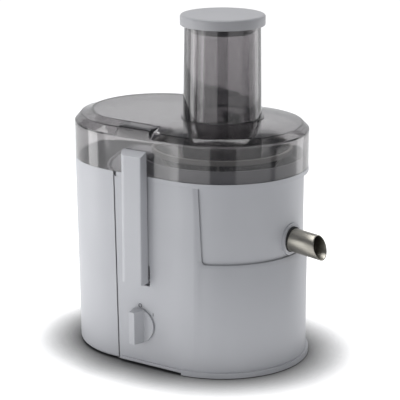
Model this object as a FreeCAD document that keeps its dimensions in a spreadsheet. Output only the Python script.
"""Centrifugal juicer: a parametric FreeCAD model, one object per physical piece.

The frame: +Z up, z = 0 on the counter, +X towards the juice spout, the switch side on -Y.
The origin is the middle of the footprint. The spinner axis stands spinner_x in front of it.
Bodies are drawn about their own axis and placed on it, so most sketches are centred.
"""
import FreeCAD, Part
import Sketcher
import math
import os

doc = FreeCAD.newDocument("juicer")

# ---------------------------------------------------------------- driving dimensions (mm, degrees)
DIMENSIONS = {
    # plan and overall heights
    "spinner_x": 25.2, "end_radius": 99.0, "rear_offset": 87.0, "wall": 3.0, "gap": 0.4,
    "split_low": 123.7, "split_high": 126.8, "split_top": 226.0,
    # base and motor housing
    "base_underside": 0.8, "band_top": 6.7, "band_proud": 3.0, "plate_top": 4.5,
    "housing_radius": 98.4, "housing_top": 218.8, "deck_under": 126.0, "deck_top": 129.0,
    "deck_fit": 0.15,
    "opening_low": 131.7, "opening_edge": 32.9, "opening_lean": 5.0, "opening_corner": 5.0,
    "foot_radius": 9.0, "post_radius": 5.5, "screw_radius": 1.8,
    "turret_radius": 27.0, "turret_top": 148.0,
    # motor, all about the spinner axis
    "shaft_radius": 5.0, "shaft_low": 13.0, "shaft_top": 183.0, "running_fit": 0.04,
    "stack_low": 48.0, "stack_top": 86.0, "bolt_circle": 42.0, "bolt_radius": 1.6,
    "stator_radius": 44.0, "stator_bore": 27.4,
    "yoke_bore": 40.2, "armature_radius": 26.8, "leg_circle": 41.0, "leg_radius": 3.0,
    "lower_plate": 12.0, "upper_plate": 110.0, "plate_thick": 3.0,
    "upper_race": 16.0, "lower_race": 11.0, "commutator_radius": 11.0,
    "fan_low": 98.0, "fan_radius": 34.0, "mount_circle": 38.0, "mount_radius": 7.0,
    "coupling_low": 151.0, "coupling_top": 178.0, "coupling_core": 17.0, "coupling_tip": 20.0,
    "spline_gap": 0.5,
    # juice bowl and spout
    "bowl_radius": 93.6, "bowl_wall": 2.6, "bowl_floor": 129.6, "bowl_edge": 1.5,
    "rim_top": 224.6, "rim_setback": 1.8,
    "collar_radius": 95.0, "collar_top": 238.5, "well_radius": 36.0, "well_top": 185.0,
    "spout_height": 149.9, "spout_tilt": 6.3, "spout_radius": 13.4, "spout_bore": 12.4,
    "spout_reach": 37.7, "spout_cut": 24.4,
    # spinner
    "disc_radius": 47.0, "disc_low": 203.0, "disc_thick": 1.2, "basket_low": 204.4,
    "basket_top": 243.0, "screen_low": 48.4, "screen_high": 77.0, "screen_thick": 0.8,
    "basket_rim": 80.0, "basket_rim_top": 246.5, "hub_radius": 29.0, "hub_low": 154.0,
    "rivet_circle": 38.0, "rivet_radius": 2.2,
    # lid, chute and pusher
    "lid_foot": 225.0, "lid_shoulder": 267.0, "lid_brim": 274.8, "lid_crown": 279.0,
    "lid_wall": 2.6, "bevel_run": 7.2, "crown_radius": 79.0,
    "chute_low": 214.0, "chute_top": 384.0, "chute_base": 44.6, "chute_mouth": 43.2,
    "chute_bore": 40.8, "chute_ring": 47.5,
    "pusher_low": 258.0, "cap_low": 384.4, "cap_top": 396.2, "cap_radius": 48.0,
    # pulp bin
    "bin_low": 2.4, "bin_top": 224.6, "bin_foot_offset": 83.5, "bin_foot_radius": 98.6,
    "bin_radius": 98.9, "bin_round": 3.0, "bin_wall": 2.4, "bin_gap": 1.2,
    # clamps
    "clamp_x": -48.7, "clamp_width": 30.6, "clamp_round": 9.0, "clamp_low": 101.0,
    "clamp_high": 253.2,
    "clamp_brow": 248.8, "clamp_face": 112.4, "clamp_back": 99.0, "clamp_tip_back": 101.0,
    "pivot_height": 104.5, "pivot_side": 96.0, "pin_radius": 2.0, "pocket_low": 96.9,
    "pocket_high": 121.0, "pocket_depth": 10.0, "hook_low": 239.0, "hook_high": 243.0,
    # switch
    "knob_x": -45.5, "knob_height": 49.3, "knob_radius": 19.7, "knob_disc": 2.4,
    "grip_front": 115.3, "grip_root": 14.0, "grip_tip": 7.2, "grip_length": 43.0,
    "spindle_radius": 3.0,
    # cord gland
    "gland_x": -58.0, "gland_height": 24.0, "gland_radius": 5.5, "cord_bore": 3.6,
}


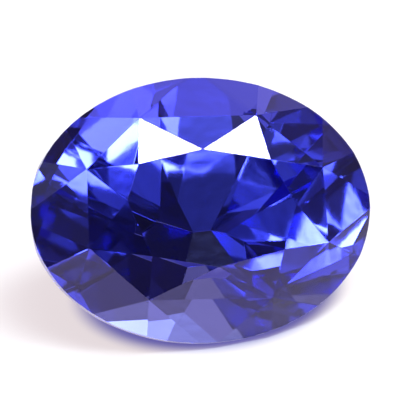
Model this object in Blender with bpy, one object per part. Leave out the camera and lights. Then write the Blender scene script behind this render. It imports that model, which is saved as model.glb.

# OBJECTIVE:
Write out the data exactly as it stands.

# SOLVED PROBLEM:
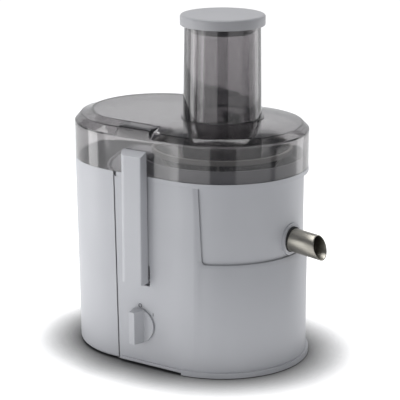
Model this object as a FreeCAD document that keeps its dimensions in a spreadsheet. Output only the Python script.
"""Centrifugal juicer: a parametric FreeCAD model, one object per physical piece.

The frame: +Z up, z = 0 on the counter, +X towards the juice spout, the switch side on -Y.
The origin is the middle of the footprint. The spinner axis stands spinner_x in front of it.
Bodies are drawn about their own axis and placed on it, so most sketches are centred.
"""
import FreeCAD, Part
import Sketcher
import math
import os

doc = FreeCAD.newDocument("juicer")

# ---------------------------------------------------------------- driving dimensions (mm, degrees)
DIMENSIONS = {
    # plan and overall heights
    "spinner_x": 25.2, "end_radius": 99.0, "rear_offset": 87.0, "wall": 3.0, "gap": 0.4,
    "split_low": 123.7, "split_high": 126.8, "split_top": 226.0,
    # base and motor housing
    "base_underside": 0.8, "band_top": 6.7, "band_proud": 3.0, "plate_top": 4.5,
    "housing_radius": 98.4, "housing_top": 218.8, "deck_under": 126.0, "deck_top": 129.0,
    "deck_fit": 0.15,
    "opening_low": 131.7, "opening_edge": 32.9, "opening_lean": 5.0, "opening_corner": 5.0,
    "foot_radius": 9.0, "post_radius": 5.5, "screw_radius": 1.8,
    "turret_radius": 27.0, "turret_top": 148.0,
    # motor, all about the spinner axis
    "shaft_radius": 5.0, "shaft_low": 13.0, "shaft_top": 183.0, "running_fit": 0.04,
    "stack_low": 48.0, "stack_top": 86.0, "bolt_circle": 42.0, "bolt_radius": 1.6,
    "stator_radius": 44.0, "stator_bore": 27.4,
    "yoke_bore": 40.2, "armature_radius": 26.8, "leg_circle": 41.0, "leg_radius": 3.0,
    "lower_plate": 12.0, "upper_plate": 110.0, "plate_thick": 3.0,
    "upper_race": 16.0, "lower_race": 11.0, "commutator_radius": 11.0,
    "fan_low": 98.0, "fan_radius": 34.0, "mount_circle": 38.0, "mount_radius": 7.0,
    "coupling_low": 151.0, "coupling_top": 178.0, "coupling_core": 17.0, "coupling_tip": 20.0,
    "spline_gap": 0.5,
    # juice bowl and spout
    "bowl_radius": 93.6, "bowl_wall": 2.6, "bowl_floor": 129.6, "bowl_edge": 1.5,
    "rim_top": 224.6, "rim_setback": 1.8,
    "collar_radius": 95.0, "collar_top": 238.5, "well_radius": 36.0, "well_top": 185.0,
    "spout_height": 149.9, "spout_tilt": 6.3, "spout_radius": 13.4, "spout_bore": 12.4,
    "spout_reach": 37.7, "spout_cut": 24.4,
    # spinner
    "disc_radius": 47.0, "disc_low": 203.0, "disc_thick": 1.2, "basket_low": 204.4,
    "basket_top": 243.0, "screen_low": 48.4, "screen_high": 77.0, "screen_thick": 0.8,
    "basket_rim": 80.0, "basket_rim_top": 246.5, "hub_radius": 29.0, "hub_low": 154.0,
    "rivet_circle": 38.0, "rivet_radius": 2.2,
    # lid, chute and pusher
    "lid_foot": 225.0, "lid_shoulder": 267.0, "lid_brim": 274.8, "lid_crown": 279.0,
    "lid_wall": 2.6, "bevel_run": 7.2, "crown_radius": 79.0,
    "chute_low": 214.0, "chute_top": 384.0, "chute_base": 44.6, "chute_mouth": 43.2,
    "chute_bore": 40.8, "chute_ring": 47.5,
    "pusher_low": 258.0, "cap_low": 384.4, "cap_top": 396.2, "cap_radius": 48.0,
    # pulp bin
    "bin_low": 2.4, "bin_top": 224.6, "bin_foot_offset": 83.5, "bin_foot_radius": 98.6,
    "bin_radius": 98.9, "bin_round": 3.0, "bin_wall": 2.4, "bin_gap": 1.2,
    # clamps
    "clamp_x": -48.7, "clamp_width": 30.6, "clamp_round": 9.0, "clamp_low": 101.0,
    "clamp_high": 253.2,
    "clamp_brow": 248.8, "clamp_face": 112.4, "clamp_back": 99.0, "clamp_tip_back": 101.0,
    "pivot_height": 104.5, "pivot_side": 96.0, "pin_radius": 2.0, "pocket_low": 96.9,
    "pocket_high": 121.0, "pocket_depth": 10.0, "hook_low": 239.0, "hook_high": 243.0,
    # switch
    "knob_x": -45.5, "knob_height": 49.3, "knob_radius": 19.7, "knob_disc": 2.4,
    "grip_front": 115.3, "grip_root": 14.0, "grip_tip": 7.2, "grip_length": 43.0,
    "spindle_radius": 3.0,
    # cord gland
    "gland_x": -58.0, "gland_height": 24.0, "gland_radius": 5.5, "cord_bore": 3.6,
}


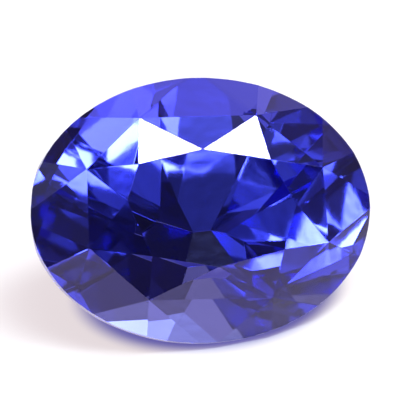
Model this object in Blender with bpy, one object per part. Leave out the camera and lights. Then write the Blender scene script behind this render. It imports that model, which is saved as model.glb.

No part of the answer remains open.